What I didn’t understand at the time and what I still don’t understand now is why the Budget Commission was so shocked and appalled that the auditors didn’t report a surplus of $8.8 million instead of $5.8 million.  

Two years ago this month in January 2020, the auditors had provided the Budget Commission with their most recent audited financial report showing an UFB of $9.1 million.  

The Commission then proceeded to recommend to the Town Council that they use $3 million of Unassigned Fund Balance in their next FY 2021 budget.  The following year the Budget Commission again recommended to the Council that they use another $3 million of UFB in their FY 2022 budget.  

Pictured: Pennsylvania Lt. Governor John Fetterman

Now let’s do some simple math. $9 million of Unassigned Fund Balance less $3 million for FY 2021, less $3 million for FY 2022, leaves us with an expectation of $3 million remaining in Unassigned Fund Balance when the FY 2021 audit is provided in January 2022. 

Taking into account that the Budget Commission had been accumulating $1 million dollars a year of surplus, which they are aware of, for 3 fiscal years, one should expect an ending Unassigned Fund Balance of approximately $6 million.  This expectation is very close to the actual $5.8 million that the auditors determined it to be this month. 

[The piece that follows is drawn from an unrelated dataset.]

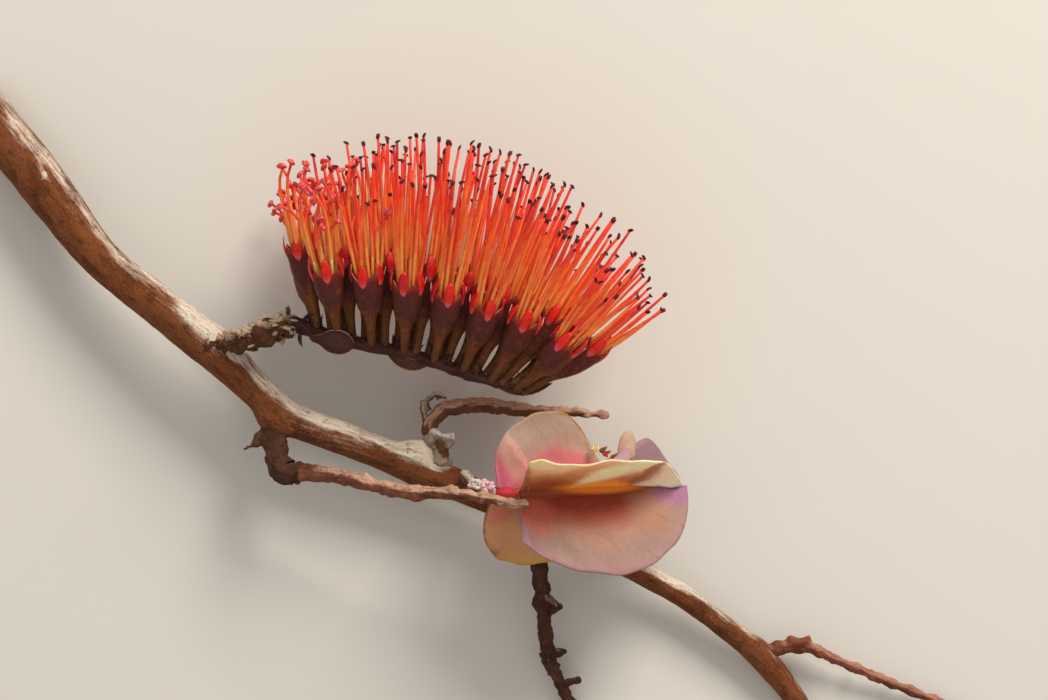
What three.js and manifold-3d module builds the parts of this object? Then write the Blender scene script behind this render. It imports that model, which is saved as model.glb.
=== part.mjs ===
// A cut branch of a combretum shrub: an arching woody stem with its side shoots, a one-sided
// brush of red flowers on a short spur, and a ripe fruit with five papery wings.
// Lengths are millimetres and angles are degrees. The branch lies on a level surface at Z = 0.
// +X runs from the thick cut end to the thin one, and +Y is the side that the flowers point to.
import * as THREE from "three";
import { mergeVertices } from "three/addons/utils/BufferGeometryUtils.js";
import Module from "manifold-3d";

const wasm = await Module();
wasm.setup();

// Driving dimensions

const CLEARANCE = 0.3; // left between a piece and the piece that carries it
const FOOTPRINT_MIDDLE = new THREE.Vector3(-10.88, -9.9, 0); // centre of the ground that the branch covers

// The woody stem, from the thick cut end to the thin one.
const STEM_ROUTE = [
  [-102.7, 47.6, 4.4],
  [-89.2, 31.3, 7.4],
  [-77.8, 17.1, 9.8],
  [-62.8, 4.9, 12.2],
  [-51.8, -4.6, 13.0],
  [-42.7, -12.2, 12.8],
  [-31.8, -16.6, 12.0],
  [-20.0, -21.6, 10.6],
  [-0.7, -30.0, 8.4],
  [25.2, -43.1, 5.6],
  [35.4, -50.0, 4.6],
  [44.7, -57.7, 3.6],
  [53.6, -69.3, 1.9],
];
const STEM_RADII = [4.7, 4.5, 3.6, 3.6, 3.1, 3.1, 2.9, 3.0, 2.5, 2.15, 2.0, 2.4, 1.8];

// Side shoots of the stem, each from inside the stem to its own tip.
const FLOWER_SPUR_ROUTE = [
  [-57.5, 1.1, 14.0],
  [-51.3, 1.6, 17.8],
  [-46.0, 3.2, 20.8],
  [-42.0, 4.8, 22.0],
];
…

So, why the shock and awe now?  The FY 2019 audit was correct for Unassigned Fund Balance of $9.1 million.  The FY 2021 audit was correct for UFB of $5.8 million.  Why the outrage with the auditors for their accurate UFB of $5.8 million? 

The reason lies in the auditor’s revelation at the Budget Commission meeting that their audited Unassigned Fund Balance for FY 2020 was $3 million too high.  

I also share in the Commission’s outrage at the auditor’s error.  Not a good thing, but that is an entirely different issue from being “surprised” that it was $3 million less than they had expected.  

Had the Budget Commission kept their eye on the ball as demonstrated by the math above, they would have realized in January 2021 that the auditors’ numbers just didn’t add up.  

For the Commission to blame others for their own failure to keep track of Unassigned Fund Balance using basic math skills is to ignore the responsibility given to them in the Town Charter.  The Town Charter very carefully assigns responsibility for preparation and oversight of the budget to the Commission. See Sections C-77 et. seq. of the Charter.

However, just because the Budget Commission has ultimate responsibility for their own actions, it doesn’t mean that the Town’s auditor, Office of the Treasurer, and Town Administrator don’t deserve considerable public scrutiny over their individual roles in this debacle. See Sections C-84 and 85 of the Charter.

The Town Council is also part of the chain of command. In fact, they are at the top of the chain. See Sections C-81 to 83 of the Charter.

After all, this has been a very public embarrassment that has shaken our trust in these institutions and will ultimately result in significant additional taxation if the Budget Commission’s Fund Balance Plan is approved without significant modification at the February Town Council meeting.